EDIT: When you check keras.Model documentation you will realize that a model can take a list of keras.Input objects as input argument, notice that [decoder_inputs] + decoder_states_inputs is a list.


Solution

  • If you look at the documentation for the Keras Model class here, you'll see that the Model() function takes in inputs and outputs as its first and second arguments respectively (Model(inputs, outputs)).

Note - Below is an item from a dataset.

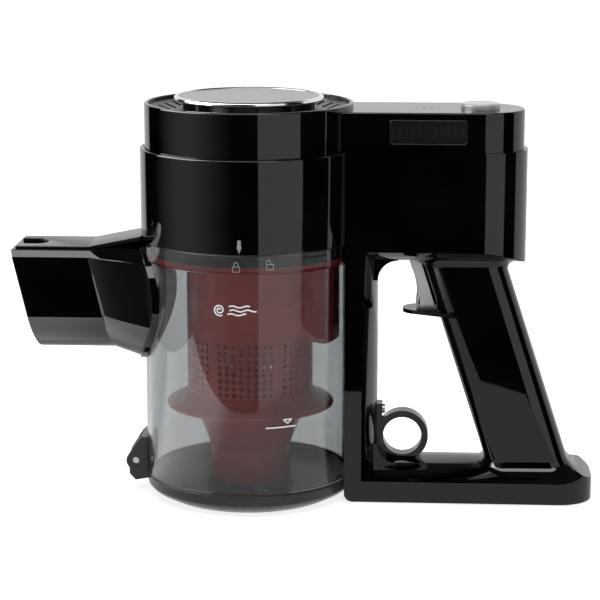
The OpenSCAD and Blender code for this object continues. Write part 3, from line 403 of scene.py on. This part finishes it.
# Each corner (a, b, radius) gives way to an arc that starts radius times tan(half the turn) before it.
def rounded(corners, closed=True, pieces=6):
    points = []
    count = len(corners)
    for i, (a, b, radius) in enumerate(corners):
        here = np.array([a, b], float)
        if radius <= 0 or (not closed and i in (0, count - 1)):
            points.append(here)
            continue
        before = np.array(corners[i - 1][:2], float) - here
        after = np.array(corners[(i + 1) % count][:2], float) - here
        toBefore, toAfter = before / np.linalg.norm(before), after / np.linalg.norm(after)
        half = math.acos(max(-1.0, min(1.0, float(toBefore @ toAfter)))) / 2
        middle = toBefore + toAfter
        middle /= np.linalg.norm(middle)
        centre = here + middle * radius / math.sin(half)
        reach = radius / math.tan(half)
        start, end = here + toBefore * reach - centre, here + toAfter * reach - centre
        sweep = math.atan2(start[0] * end[1] - start[1] * end[0], float(start @ end))
        turns = np.linspace(0, sweep, pieces + 1)
        c, s = np.cos(turns), np.sin(turns)
        points.extend(centre + np.stack([start[0] * c - start[1] * s, start[0] * s + start[1] * c], -1))
    return np.array(points)


# A profile of radius r and height h turned about Z: x = r cos a, y = r sin a, z = h.
def turned(name, profile, steps=160, at=(0, 0), smooth=32):
    angle = np.linspace(0, 2 * math.pi, steps, endpoint=False)
    radius, height = profile[:, 0][:, None], profile[:, 1][:, None]
    x, y = at[0] + radius * np.cos(angle), at[1] + radius * np.sin(angle)
    return gridMesh(name, np.stack([x, y, height + 0 * angle], -1), closeRows=True, smooth=smooth)


# A flat outline given thickness, its two rims rounded: at turn t the outline shrinks by edge (1 - cos t).
def plate(name, outline, low, high, edge, plane="XY", steps=4, smooth=32):
    ahead = np.roll(outline, -1, 0) - np.roll(outline, 1, 0)
    ahead /= np.linalg.norm(ahead, axis=1)[:, None]
    area = np.sum(outline[:, 0] * np.roll(outline[:, 1], -1) - outline[:, 1] * np.roll(outline[:, 0], -1))
    outward = np.stack([ahead[:, 1], -ahead[:, 0]], -1) * np.sign(area)
    turn = np.linspace(0, math.pi / 2, steps + 1)
    shrink = np.concatenate([edge * (1 - np.sin(turn)), (edge * (1 - np.sin(turn)))[::-1]])
    depth = np.concatenate([low + edge * (1 - np.cos(turn)), (high - edge * (1 - np.cos(turn)))[::-1]])
    flat = outline[None] - outward[None] * shrink[:, None, None]
    third = np.broadcast_to(depth[:, None], flat.shape[:2])
    order = {"XY": (flat[..., 0], flat[..., 1], third), "XZ": (flat[..., 0], third, flat[..., 1])}[plane]
    return gridMesh(name, np.stack(order, -1), caps=True, smooth=smooth)


# Every CAD node gets the finish of its slot.
slotOf = {part["node"]: part["material_slot"] for part in frame["record"]["subparts"]}
for name, node in cadNodes.items():
    node.data.materials.clear()
    node.data.materials.append(finishes[slotOf[name]])
print("finishes given to", len(cadNodes), "nodes")

makeCamera(cameraLook)


# A copy of a CAD node: flat stretches are joined, and pick gives each convex edge's share of the rounding.
def softened(node, width, pick, smooth=28, segments=3):
    mesh = cadNodes[node].data.copy()
    work = bmesh.new()
    work.from_mesh(mesh)
    bmesh.ops.remove_doubles(work, verts=work.verts, dist=2e-6)
    bmesh.ops.dissolve_limit(work, angle_limit=math.radians(0.5), verts=work.verts, edges=work.edges)
    share = work.edges.layers.float.new("bevel_weight_edge")
    for edge in work.edges:
        if len(edge.link_faces) == 2 and edge.is_convex and edge.calc_face_angle() > math.radians(smooth):
            middle = (edge.verts[0].co + edge.verts[1].co) / (2 * mm)
            edge[share] = pick(middle.x, abs(middle.y), middle.z)
    work.to_mesh(mesh)
    work.free()
    if "custom_normal" in mesh.attributes:
        mesh.attributes.remove(mesh.attributes["custom_normal"])
    mesh.shade_smooth()
    mesh.set_sharp_from_angle(angle=math.radians(smooth))
    piece = addPiece(node + "_soft", mesh, slotOf[node], nodeBody[node], [node])
    rounding = piece.modifiers.new("roundedEdges", "BEVEL")
    rounding.width, rounding.segments, rounding.limit_method = width * mm, segments, "WEIGHT"
    rounding.harden_normals, rounding.use_clamp_overlap = True, True


# Whether a place lies on the outside of a bar that ends at x = end with rounded corners in plan.
def onBarEnd(x, y, end, half, corner):
    inX, inY = x - (end - corner), y - (half - corner)
    return y > half - 0.4 or x > end - 0.4 or (min(inX, inY) > 0 and math.hypot(inX, inY) > corner - 0.5)


# Shares of the rounding for the two shells: box top, foot, box, and then only the long outer edges.
def framePick(x, y, z):
    if z > 210:
        return 0.4 * onBarEnd(x, y, 165.1, 29, 28)
    if z < 16:
        return 1.0 * onBarEnd(x, y, 207.1, 29, 21)
    if z > 140 and x > 137:
        return 1.0 * onBarEnd(x, y, 165.1, 29, 28)
    return 1.0 * (y > 28.6)


def coverPick(x, y, z):
    return 1.0 * (z > 234.9 and onBarEnd(x, y, 163, 27.5, 26.5))


def everyEdge(x, y, z):
    return 1.0


softWidths = {
    "frame_front_shell": (1.3, framePick), "frame_rear_shell": (1.3, framePick),
    "box_cover": (0.9, coverPick),
    "trigger_guard": (1.0, everyEdge), "hanging_ring": (0.9, everyEdge), "hinge_bracket": (0.6, everyEdge),
    "inlet_flange": (0.5, everyEdge), "door_pan": (0.5, everyEdge), "door_latch": (0.3, everyEdge),
}
for node, (width, pick) in softWidths.items():
    softened(node, width, pick)
print("edges rounded on", len(softWidths), "pieces")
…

This specifies the input and output layers of the model (in your case, a decoder that will be used in the inference loop of the decode_sequence() function at the end of the article you linked).

    To elaborate more on the code snippet you posted, you are providing decoder_inputs and decoder_states_inputs together as the inputs argument of Model(inputs, outputs) to specify the input layer of the decoder model:

    • decoder_inputs is an Input object (Keras tensor) with length num_decoder_tokens, instantiated using the Input() function (see Input) that simply accepts the input tokens (characters).

    • Similarly, decoder_states_inputs is a list of two Input tensors for the decoder's hidden input state and cell state, both of length latent_dim.

    And again, you provide the decoder_outputs and decoder_states together as the outputs argument of Model(inputs, outputs) to specify the output layer of the model:

    • decoder_outputs ends up being a densely connected NN layer used for output activation (see Dense).
    • decoder_states is a list containing the hidden state state_h and cell state state_c of the decoder_lstm.